• **Problem details**
Below is a listing. Quote from it, exactly, the lines from the one containing "module hook()" down to the one containing "obj.matrix_parent_inverse = Matrix.Identity(4)", both ends included, and nothing else.

• **Available data**
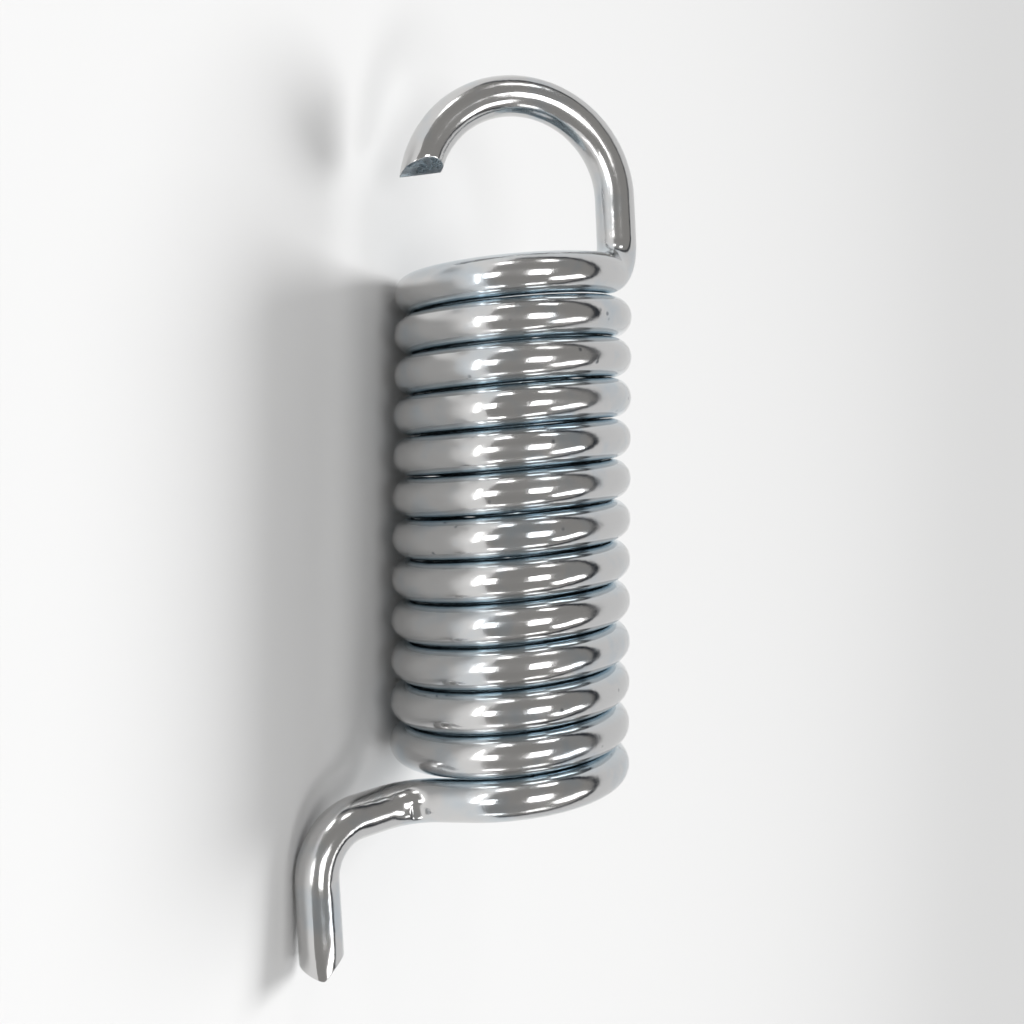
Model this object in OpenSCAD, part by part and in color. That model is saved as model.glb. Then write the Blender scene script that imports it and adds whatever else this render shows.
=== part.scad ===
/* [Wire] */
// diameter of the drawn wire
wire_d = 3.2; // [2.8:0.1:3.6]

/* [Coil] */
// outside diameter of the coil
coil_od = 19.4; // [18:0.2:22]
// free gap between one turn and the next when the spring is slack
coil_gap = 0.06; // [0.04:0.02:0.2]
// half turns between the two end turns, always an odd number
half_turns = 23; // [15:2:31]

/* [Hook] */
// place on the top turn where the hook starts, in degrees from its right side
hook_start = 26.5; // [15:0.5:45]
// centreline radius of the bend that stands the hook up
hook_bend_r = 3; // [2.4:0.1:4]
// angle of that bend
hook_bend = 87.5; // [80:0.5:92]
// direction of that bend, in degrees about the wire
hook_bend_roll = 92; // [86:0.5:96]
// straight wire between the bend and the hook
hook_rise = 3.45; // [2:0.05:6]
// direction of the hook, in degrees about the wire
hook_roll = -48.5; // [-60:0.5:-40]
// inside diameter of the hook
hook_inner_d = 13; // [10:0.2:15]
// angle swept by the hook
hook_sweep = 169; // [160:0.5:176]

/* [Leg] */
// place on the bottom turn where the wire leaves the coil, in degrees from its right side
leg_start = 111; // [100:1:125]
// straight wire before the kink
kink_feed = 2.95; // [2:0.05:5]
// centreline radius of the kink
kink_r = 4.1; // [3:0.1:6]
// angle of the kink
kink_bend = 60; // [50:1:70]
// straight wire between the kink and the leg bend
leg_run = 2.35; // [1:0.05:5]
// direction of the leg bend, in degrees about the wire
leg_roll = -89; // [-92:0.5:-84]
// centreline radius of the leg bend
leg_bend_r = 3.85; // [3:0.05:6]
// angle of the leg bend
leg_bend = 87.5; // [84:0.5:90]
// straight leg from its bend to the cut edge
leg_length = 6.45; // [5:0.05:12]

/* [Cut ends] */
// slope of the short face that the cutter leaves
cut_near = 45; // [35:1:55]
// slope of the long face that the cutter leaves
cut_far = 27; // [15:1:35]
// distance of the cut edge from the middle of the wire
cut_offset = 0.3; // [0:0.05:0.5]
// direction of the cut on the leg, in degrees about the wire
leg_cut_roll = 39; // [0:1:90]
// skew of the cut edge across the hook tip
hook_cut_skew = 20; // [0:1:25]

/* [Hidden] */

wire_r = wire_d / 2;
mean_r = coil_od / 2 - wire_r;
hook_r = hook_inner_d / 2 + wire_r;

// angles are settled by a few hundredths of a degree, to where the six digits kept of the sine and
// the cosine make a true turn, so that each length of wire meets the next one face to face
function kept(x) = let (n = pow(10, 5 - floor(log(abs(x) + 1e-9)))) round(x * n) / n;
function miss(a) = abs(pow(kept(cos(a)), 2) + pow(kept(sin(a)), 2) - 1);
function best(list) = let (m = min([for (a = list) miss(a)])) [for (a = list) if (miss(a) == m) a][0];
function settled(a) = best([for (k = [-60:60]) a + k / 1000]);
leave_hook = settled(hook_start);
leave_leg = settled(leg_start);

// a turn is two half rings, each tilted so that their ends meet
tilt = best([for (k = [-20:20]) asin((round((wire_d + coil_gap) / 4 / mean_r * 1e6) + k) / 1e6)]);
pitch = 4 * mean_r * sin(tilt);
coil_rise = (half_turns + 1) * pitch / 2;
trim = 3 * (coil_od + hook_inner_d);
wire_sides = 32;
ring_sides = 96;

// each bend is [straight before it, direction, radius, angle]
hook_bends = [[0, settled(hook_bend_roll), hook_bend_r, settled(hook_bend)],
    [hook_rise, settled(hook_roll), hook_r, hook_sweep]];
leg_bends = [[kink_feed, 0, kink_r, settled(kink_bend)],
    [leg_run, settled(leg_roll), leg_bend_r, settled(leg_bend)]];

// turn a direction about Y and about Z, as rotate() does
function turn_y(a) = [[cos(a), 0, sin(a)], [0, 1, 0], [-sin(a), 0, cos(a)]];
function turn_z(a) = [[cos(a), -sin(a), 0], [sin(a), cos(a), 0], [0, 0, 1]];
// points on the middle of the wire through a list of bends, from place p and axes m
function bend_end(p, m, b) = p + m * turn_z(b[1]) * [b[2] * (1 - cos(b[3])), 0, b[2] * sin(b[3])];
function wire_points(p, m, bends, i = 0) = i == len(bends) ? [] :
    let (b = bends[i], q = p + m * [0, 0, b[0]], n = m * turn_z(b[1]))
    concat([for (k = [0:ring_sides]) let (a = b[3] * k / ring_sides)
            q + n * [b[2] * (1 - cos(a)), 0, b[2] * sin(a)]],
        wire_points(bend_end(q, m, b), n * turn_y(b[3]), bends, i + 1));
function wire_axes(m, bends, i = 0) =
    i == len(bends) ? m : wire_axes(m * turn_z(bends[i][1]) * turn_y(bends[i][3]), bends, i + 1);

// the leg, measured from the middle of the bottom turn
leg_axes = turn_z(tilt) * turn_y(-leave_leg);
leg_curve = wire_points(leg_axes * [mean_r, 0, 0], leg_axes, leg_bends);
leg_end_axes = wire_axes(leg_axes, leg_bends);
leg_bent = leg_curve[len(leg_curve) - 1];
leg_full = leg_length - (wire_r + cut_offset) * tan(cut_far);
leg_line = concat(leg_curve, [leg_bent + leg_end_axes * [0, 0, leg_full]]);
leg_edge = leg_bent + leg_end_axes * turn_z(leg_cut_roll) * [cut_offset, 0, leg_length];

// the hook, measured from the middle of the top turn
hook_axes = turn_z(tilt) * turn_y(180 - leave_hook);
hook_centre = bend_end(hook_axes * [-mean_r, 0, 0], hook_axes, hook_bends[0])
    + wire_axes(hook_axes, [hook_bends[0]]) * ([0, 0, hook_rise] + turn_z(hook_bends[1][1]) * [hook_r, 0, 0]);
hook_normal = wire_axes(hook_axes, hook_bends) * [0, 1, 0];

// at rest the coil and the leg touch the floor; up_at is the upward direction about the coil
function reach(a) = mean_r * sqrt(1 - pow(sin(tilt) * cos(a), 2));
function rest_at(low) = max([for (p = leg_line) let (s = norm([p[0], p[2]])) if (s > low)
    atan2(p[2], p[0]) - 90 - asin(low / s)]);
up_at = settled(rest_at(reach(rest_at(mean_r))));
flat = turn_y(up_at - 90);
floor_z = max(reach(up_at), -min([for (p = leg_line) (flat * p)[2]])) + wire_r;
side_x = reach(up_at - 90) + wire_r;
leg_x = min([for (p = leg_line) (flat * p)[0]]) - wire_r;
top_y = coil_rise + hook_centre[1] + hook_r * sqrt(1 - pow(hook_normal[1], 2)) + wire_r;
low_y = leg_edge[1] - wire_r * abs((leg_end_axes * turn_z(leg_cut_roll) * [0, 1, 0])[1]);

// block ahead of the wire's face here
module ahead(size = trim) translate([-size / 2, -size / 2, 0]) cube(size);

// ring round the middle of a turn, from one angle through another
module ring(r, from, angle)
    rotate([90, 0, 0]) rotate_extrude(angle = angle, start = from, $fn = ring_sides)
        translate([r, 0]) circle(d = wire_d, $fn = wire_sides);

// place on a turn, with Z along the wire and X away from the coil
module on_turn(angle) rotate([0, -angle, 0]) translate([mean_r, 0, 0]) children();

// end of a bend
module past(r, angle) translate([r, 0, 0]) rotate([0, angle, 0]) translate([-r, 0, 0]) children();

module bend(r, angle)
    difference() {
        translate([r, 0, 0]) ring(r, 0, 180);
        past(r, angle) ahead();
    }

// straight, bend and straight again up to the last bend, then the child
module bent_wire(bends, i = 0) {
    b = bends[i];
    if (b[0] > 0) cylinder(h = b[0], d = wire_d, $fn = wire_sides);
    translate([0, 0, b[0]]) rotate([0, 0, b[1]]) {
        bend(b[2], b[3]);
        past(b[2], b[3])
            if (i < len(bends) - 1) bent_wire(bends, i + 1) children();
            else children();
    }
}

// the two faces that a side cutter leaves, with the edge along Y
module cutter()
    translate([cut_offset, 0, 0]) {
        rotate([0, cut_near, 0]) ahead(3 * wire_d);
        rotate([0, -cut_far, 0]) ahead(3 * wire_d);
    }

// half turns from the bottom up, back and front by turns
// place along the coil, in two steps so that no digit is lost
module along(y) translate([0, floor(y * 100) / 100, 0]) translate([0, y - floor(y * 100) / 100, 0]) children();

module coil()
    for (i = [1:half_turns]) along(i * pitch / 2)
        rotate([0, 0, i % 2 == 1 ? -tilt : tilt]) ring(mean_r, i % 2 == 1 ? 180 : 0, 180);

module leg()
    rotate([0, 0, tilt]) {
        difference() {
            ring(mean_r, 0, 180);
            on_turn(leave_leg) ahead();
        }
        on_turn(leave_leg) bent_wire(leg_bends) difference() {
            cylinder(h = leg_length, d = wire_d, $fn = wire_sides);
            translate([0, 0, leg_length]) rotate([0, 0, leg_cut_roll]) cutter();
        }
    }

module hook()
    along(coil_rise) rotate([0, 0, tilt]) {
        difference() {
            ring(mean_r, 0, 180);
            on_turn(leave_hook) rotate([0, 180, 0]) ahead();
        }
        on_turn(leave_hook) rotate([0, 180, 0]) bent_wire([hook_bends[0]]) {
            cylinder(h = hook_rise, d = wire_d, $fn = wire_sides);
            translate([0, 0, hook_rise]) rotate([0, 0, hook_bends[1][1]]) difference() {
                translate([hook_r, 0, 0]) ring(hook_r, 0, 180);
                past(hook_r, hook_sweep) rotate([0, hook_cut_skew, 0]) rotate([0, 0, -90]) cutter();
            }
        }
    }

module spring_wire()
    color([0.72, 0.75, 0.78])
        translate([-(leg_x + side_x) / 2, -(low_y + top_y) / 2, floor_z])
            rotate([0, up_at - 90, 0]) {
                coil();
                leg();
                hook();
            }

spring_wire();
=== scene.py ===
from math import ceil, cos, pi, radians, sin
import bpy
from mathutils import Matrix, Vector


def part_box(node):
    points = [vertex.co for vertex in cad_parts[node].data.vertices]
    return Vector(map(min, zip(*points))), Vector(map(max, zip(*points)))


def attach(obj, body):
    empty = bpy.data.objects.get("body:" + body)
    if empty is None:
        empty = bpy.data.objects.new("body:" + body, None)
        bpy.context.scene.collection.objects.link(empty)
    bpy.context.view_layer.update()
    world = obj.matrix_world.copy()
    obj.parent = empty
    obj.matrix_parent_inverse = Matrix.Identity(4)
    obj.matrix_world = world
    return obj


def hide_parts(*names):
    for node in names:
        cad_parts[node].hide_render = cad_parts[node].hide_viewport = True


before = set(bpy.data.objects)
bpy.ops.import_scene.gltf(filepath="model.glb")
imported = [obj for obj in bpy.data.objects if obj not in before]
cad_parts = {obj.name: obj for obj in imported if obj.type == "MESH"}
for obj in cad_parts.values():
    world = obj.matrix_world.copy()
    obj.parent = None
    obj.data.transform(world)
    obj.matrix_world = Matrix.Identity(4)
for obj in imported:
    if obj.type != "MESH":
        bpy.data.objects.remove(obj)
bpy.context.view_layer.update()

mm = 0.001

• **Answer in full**
module hook()
    along(coil_rise) rotate([0, 0, tilt]) {
        difference() {
            ring(mean_r, 0, 180);
            on_turn(leave_hook) rotate([0, 180, 0]) ahead();
        }
        on_turn(leave_hook) rotate([0, 180, 0]) bent_wire([hook_bends[0]]) {
            cylinder(h = hook_rise, d = wire_d, $fn = wire_sides);
            translate([0, 0, hook_rise]) rotate([0, 0, hook_bends[1][1]]) difference() {
                translate([hook_r, 0, 0]) ring(hook_r, 0, 180);
                past(hook_r, hook_sweep) rotate([0, hook_cut_skew, 0]) rotate([0, 0, -90]) cutter();
            }
        }
    }

module spring_wire()
    color([0.72, 0.75, 0.78])
        translate([-(leg_x + side_x) / 2, -(low_y + top_y) / 2, floor_z])
            rotate([0, up_at - 90, 0]) {
                coil();
                leg();
                hook();
            }

spring_wire();
=== scene.py ===
from math import ceil, cos, pi, radians, sin
import bpy
from mathutils import Matrix, Vector


def part_box(node):
    points = [vertex.co for vertex in cad_parts[node].data.vertices]
    return Vector(map(min, zip(*points))), Vector(map(max, zip(*points)))


def attach(obj, body):
    empty = bpy.data.objects.get("body:" + body)
    if empty is None:
        empty = bpy.data.objects.new("body:" + body, None)
        bpy.context.scene.collection.objects.link(empty)
    bpy.context.view_layer.update()
    world = obj.matrix_world.copy()
    obj.parent = empty
    obj.matrix_parent_inverse = Matrix.Identity(4)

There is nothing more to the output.